---- Dataset records
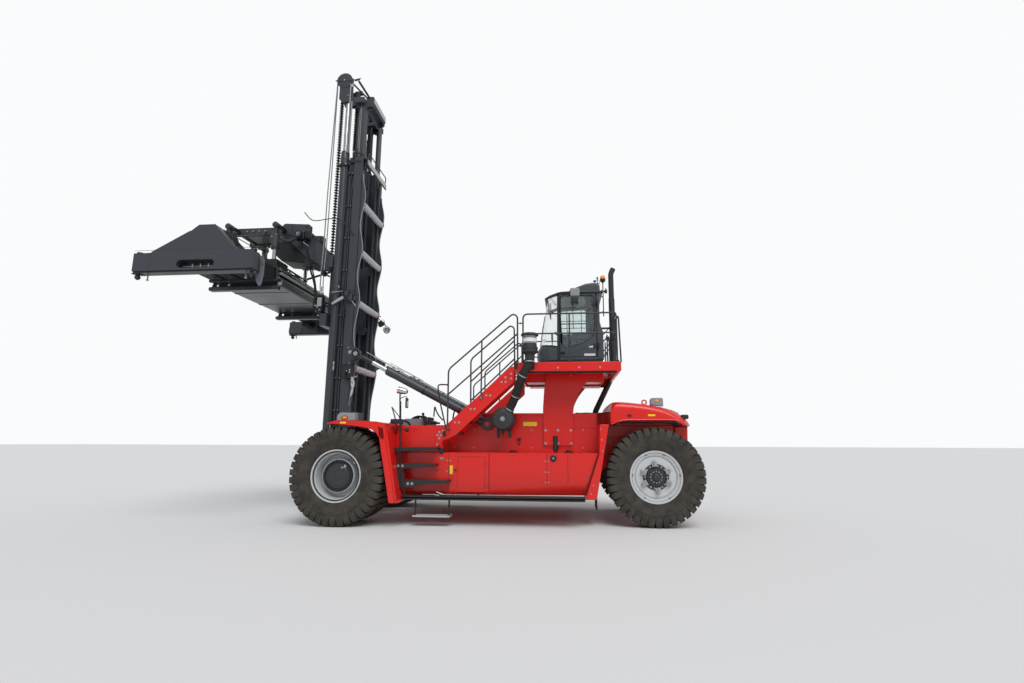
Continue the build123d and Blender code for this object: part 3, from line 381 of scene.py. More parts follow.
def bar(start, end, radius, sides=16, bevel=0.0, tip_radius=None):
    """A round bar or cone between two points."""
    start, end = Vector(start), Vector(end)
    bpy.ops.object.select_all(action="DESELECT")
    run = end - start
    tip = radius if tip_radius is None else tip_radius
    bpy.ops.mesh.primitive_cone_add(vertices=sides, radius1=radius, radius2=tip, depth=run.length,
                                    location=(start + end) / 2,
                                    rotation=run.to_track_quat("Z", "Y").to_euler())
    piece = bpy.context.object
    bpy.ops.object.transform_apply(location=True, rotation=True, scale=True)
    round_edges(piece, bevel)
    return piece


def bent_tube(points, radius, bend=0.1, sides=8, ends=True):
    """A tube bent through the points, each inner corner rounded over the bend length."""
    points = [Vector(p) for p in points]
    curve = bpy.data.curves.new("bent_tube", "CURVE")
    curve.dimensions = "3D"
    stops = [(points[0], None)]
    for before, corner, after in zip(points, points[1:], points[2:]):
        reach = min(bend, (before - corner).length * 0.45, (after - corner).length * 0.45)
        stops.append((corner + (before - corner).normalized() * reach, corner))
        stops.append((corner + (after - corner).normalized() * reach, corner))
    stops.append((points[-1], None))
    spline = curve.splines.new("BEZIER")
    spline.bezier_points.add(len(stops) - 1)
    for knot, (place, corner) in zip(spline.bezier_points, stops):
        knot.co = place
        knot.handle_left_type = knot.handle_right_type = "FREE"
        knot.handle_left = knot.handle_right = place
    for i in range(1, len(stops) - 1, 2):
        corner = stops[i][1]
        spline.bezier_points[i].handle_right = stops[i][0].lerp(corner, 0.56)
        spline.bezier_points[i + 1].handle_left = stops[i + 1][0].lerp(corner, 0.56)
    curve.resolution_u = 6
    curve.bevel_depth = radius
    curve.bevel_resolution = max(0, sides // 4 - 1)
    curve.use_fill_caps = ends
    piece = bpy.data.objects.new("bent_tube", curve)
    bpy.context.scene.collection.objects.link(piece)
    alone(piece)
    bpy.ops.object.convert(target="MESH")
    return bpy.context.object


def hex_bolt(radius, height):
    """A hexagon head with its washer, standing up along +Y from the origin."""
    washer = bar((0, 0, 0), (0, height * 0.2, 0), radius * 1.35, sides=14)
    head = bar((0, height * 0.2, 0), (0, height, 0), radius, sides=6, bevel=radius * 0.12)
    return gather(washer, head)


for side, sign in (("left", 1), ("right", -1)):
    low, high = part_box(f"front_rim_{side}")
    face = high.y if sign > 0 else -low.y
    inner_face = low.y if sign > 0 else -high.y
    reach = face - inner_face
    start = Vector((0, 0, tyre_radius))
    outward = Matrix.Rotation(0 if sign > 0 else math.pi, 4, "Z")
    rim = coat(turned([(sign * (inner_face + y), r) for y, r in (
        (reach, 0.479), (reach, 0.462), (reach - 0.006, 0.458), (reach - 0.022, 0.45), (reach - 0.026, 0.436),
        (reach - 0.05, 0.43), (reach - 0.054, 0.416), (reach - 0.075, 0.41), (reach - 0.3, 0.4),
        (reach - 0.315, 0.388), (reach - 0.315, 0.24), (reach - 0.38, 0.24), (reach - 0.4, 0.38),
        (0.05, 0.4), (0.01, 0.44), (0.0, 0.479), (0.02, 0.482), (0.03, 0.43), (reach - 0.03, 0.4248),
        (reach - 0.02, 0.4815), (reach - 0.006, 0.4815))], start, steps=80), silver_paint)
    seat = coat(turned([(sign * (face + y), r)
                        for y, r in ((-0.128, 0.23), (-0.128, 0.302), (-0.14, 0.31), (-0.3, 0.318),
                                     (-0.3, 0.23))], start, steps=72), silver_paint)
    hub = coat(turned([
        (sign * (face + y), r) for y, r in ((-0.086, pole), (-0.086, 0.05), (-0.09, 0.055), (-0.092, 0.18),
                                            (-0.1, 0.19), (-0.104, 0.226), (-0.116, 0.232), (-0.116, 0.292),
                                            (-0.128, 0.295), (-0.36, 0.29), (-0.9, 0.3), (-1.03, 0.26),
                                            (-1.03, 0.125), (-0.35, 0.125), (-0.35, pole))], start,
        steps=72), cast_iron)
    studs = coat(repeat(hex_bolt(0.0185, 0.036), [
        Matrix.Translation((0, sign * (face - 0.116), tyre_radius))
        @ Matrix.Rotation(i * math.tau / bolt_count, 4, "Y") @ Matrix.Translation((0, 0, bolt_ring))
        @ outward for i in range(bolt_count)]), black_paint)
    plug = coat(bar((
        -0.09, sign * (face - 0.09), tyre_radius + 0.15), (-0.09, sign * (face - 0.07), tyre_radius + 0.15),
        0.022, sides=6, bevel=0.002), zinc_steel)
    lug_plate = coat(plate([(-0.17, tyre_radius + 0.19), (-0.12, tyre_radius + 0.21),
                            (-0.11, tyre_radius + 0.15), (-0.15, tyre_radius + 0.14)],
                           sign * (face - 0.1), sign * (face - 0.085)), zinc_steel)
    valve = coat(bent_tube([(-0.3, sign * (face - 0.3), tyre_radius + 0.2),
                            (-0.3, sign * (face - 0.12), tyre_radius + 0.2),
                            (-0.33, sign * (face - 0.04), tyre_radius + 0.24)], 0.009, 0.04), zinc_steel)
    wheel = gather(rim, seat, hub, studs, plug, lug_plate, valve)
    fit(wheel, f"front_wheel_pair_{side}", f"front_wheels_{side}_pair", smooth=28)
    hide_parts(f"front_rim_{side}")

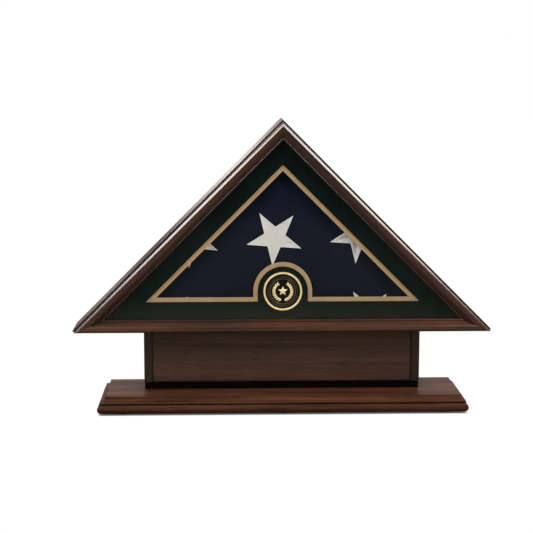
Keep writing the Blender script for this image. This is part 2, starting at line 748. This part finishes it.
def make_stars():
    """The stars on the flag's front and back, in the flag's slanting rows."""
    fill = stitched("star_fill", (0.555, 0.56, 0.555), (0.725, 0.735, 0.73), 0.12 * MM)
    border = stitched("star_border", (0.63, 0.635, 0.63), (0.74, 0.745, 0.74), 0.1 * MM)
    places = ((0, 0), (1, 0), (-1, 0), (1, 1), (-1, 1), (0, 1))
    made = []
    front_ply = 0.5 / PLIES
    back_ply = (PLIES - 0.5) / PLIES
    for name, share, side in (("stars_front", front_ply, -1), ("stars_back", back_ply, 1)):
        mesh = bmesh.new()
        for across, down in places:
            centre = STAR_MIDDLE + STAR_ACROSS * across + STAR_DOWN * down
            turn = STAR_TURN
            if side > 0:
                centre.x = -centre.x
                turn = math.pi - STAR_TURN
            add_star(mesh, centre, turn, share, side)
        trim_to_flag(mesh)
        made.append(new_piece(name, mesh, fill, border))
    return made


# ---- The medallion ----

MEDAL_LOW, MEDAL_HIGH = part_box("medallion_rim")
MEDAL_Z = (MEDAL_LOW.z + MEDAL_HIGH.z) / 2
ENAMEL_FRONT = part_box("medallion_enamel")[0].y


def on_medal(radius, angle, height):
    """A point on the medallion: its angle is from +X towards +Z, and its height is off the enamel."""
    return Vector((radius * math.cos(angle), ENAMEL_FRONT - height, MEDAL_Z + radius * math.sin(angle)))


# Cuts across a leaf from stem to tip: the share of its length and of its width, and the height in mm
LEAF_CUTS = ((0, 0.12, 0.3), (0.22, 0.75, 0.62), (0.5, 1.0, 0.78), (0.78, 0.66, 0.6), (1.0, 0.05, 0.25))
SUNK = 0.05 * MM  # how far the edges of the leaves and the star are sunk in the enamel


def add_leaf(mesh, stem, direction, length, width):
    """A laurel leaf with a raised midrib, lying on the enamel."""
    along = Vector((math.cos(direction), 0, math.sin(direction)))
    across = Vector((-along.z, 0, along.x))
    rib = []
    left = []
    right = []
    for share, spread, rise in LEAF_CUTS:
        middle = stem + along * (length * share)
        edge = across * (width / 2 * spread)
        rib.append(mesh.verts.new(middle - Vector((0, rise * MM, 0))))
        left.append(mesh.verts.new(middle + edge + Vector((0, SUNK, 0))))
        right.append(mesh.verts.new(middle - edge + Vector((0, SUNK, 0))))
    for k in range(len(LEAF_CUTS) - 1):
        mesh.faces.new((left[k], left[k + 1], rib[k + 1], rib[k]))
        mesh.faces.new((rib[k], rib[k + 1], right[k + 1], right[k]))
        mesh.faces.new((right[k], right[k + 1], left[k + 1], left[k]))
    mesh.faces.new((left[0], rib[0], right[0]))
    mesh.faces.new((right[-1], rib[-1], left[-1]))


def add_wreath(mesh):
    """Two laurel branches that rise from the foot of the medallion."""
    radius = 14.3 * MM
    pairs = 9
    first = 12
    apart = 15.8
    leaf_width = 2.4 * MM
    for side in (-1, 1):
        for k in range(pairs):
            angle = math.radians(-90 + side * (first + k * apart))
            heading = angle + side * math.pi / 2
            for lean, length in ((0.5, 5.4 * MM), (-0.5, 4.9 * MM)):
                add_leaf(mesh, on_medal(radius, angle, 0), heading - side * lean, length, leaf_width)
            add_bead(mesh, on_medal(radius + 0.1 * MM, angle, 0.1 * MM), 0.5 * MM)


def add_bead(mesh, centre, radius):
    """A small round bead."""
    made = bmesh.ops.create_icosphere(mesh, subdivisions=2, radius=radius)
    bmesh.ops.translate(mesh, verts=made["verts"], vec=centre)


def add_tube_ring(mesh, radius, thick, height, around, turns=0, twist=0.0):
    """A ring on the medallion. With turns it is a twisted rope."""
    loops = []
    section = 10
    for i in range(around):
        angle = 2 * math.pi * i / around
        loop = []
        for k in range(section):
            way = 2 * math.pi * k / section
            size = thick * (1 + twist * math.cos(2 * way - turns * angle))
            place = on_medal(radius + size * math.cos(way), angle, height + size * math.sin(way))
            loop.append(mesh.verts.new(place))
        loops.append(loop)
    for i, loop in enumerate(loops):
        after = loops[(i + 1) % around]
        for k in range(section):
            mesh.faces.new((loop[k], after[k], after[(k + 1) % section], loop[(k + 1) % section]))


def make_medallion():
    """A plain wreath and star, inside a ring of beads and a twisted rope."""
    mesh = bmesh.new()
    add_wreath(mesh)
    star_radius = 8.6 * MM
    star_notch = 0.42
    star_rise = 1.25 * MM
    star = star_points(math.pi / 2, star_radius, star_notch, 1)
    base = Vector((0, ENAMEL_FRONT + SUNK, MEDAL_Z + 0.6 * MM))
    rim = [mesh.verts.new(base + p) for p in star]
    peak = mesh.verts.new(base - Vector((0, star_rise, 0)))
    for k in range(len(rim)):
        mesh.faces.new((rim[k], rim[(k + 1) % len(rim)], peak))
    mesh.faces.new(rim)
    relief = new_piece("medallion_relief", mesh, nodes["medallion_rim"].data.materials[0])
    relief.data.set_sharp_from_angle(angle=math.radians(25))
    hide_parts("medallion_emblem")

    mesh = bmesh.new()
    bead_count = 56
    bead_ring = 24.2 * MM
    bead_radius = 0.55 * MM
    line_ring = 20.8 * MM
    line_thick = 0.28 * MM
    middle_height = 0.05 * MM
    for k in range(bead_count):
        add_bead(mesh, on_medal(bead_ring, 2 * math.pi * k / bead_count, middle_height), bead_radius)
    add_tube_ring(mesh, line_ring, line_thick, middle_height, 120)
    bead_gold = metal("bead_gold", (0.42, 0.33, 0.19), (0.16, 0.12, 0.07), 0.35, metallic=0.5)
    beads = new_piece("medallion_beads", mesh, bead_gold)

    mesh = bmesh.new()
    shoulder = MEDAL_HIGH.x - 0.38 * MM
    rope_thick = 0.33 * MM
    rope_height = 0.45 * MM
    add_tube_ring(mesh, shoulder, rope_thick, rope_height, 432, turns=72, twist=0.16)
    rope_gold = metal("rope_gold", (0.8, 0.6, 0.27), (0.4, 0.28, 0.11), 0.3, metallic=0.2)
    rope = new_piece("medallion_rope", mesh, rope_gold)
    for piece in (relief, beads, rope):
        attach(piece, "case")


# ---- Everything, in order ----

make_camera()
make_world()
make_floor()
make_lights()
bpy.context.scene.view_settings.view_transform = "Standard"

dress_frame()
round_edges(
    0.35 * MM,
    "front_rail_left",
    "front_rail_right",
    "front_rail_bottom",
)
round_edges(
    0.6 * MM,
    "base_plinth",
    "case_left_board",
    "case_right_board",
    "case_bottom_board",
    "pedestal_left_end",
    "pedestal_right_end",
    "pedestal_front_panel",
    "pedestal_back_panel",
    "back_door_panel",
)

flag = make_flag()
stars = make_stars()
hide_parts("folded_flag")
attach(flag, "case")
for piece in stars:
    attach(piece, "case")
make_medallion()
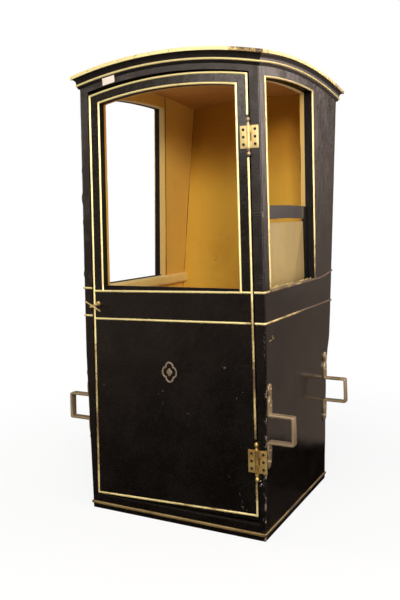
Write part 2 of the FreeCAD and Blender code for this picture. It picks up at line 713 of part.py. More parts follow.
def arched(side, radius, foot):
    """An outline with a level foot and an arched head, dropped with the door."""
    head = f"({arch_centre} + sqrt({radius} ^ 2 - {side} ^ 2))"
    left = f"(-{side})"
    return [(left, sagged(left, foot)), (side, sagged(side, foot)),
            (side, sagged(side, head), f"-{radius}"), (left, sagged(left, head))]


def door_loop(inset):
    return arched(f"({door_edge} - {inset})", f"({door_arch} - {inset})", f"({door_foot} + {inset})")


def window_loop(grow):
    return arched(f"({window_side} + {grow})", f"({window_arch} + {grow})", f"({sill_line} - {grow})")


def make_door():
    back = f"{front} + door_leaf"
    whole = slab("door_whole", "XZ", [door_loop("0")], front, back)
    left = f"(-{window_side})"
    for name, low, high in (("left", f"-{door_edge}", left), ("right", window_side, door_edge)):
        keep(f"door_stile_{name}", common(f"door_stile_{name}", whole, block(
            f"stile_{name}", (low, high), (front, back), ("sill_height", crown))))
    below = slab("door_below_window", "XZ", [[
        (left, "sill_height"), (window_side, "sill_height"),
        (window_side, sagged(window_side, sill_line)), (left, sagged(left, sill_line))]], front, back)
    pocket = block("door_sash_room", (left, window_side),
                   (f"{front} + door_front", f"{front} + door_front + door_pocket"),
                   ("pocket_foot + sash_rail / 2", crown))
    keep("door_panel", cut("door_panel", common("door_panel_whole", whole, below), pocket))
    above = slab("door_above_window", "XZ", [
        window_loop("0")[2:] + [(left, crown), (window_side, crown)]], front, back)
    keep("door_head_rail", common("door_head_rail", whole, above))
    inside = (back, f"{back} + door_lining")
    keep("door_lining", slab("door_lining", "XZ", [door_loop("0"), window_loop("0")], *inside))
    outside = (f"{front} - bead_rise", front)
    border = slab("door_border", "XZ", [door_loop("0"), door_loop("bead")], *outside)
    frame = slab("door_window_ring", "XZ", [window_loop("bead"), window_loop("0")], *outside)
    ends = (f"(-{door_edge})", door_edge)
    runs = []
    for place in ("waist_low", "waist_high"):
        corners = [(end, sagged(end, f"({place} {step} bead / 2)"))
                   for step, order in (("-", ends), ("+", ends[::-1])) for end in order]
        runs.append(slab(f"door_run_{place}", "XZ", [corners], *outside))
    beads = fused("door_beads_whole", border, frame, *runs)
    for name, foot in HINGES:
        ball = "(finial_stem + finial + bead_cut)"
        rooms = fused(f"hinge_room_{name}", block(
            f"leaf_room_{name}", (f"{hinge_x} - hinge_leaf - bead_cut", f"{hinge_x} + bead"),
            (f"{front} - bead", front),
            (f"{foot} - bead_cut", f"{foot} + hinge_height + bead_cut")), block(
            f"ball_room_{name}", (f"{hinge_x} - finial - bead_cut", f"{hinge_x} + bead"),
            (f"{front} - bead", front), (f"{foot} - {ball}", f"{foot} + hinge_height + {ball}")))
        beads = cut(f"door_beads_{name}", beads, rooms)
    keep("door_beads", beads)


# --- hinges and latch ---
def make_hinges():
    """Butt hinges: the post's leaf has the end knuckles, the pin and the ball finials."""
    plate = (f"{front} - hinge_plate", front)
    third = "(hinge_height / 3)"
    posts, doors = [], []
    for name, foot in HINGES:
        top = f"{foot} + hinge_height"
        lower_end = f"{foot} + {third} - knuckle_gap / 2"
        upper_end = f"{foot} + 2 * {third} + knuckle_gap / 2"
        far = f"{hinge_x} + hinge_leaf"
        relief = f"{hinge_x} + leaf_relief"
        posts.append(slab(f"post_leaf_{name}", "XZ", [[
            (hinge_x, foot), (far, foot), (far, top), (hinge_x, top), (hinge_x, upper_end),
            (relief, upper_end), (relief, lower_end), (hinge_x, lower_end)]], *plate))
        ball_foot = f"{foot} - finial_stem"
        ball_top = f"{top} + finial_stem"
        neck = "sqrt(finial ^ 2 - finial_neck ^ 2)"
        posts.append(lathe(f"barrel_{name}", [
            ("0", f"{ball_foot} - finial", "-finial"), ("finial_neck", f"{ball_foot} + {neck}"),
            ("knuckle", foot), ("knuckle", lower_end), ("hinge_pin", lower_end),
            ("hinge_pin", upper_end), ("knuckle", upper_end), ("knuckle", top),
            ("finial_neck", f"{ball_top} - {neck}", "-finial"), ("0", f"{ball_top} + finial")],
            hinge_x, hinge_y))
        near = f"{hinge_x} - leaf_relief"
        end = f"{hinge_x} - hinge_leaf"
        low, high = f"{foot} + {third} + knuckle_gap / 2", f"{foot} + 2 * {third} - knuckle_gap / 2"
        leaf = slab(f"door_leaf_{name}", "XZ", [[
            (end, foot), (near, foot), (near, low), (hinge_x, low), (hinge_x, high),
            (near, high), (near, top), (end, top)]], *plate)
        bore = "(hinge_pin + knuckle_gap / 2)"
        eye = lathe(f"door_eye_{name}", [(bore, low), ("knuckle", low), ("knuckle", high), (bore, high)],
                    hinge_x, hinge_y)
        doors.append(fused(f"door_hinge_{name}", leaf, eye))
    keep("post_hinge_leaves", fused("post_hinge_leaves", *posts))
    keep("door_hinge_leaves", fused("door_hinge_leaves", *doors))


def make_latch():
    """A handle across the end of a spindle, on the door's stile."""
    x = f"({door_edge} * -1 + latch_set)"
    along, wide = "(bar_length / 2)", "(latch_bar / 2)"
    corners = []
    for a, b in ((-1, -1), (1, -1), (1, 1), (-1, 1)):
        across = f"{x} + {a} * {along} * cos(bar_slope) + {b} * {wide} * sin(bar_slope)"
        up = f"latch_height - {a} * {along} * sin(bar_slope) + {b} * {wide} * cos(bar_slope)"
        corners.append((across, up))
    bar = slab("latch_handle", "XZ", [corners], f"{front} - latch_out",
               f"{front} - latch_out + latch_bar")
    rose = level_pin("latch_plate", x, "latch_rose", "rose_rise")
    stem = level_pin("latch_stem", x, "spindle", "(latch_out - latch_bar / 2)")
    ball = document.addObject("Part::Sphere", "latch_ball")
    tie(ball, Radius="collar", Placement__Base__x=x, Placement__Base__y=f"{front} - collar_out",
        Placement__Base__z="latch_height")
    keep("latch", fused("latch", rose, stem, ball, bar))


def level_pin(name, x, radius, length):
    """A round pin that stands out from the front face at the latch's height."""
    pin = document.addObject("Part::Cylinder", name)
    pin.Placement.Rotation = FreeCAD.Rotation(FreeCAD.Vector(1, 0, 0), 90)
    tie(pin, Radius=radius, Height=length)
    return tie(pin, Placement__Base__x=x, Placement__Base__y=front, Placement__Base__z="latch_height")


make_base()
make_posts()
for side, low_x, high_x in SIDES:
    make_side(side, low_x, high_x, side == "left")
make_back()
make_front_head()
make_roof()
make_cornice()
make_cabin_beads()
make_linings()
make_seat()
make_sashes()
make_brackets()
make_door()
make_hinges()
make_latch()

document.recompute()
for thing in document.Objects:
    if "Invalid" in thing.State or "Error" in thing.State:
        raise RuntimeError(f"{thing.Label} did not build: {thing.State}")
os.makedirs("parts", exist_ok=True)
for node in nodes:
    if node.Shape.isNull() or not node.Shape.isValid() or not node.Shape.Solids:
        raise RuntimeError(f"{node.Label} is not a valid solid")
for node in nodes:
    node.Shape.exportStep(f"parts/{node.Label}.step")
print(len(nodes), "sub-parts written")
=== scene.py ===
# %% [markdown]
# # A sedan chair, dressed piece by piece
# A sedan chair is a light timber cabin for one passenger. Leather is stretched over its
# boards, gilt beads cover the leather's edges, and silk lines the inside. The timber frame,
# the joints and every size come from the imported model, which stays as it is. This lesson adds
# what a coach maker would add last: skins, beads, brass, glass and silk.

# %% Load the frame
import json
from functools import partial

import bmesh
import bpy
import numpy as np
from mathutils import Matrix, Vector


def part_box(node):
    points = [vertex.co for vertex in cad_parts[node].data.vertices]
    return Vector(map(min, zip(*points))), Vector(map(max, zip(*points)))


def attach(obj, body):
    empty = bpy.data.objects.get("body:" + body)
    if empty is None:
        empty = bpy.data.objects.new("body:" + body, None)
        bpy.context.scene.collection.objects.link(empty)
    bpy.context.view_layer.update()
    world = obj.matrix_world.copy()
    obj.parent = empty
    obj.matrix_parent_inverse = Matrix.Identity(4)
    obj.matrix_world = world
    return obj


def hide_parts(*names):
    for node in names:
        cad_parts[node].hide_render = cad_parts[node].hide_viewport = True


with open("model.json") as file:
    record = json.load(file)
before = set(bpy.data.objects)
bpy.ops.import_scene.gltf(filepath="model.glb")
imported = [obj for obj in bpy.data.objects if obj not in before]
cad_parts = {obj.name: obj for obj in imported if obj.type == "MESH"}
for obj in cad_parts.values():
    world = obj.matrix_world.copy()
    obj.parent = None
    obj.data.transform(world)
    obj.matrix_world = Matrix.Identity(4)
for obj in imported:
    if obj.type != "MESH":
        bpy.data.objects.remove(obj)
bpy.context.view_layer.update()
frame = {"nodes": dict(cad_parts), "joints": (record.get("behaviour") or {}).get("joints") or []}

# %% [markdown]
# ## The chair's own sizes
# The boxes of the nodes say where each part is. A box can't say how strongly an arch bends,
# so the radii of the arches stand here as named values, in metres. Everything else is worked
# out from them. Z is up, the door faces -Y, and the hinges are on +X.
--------
# Written task
Quote exactly the lines running from the line with "document.recompute()" through the line with "from functools import partial", both ends included, and nothing more.

# Solution to the problem
document.recompute()
for thing in document.Objects:
    if "Invalid" in thing.State or "Error" in thing.State:
        raise RuntimeError(f"{thing.Label} did not build: {thing.State}")
os.makedirs("parts", exist_ok=True)
for node in nodes:
    if node.Shape.isNull() or not node.Shape.isValid() or not node.Shape.Solids:
        raise RuntimeError(f"{node.Label} is not a valid solid")
for node in nodes:
    node.Shape.exportStep(f"parts/{node.Label}.step")
print(len(nodes), "sub-parts written")
=== scene.py ===
# %% [markdown]
# # A sedan chair, dressed piece by piece
# A sedan chair is a light timber cabin for one passenger. Leather is stretched over its
# boards, gilt beads cover the leather's edges, and silk lines the inside. The timber frame,
# the joints and every size come from the imported model, which stays as it is. This lesson adds
# what a coach maker would add last: skins, beads, brass, glass and silk.

# %% Load the frame
import json
from functools import partial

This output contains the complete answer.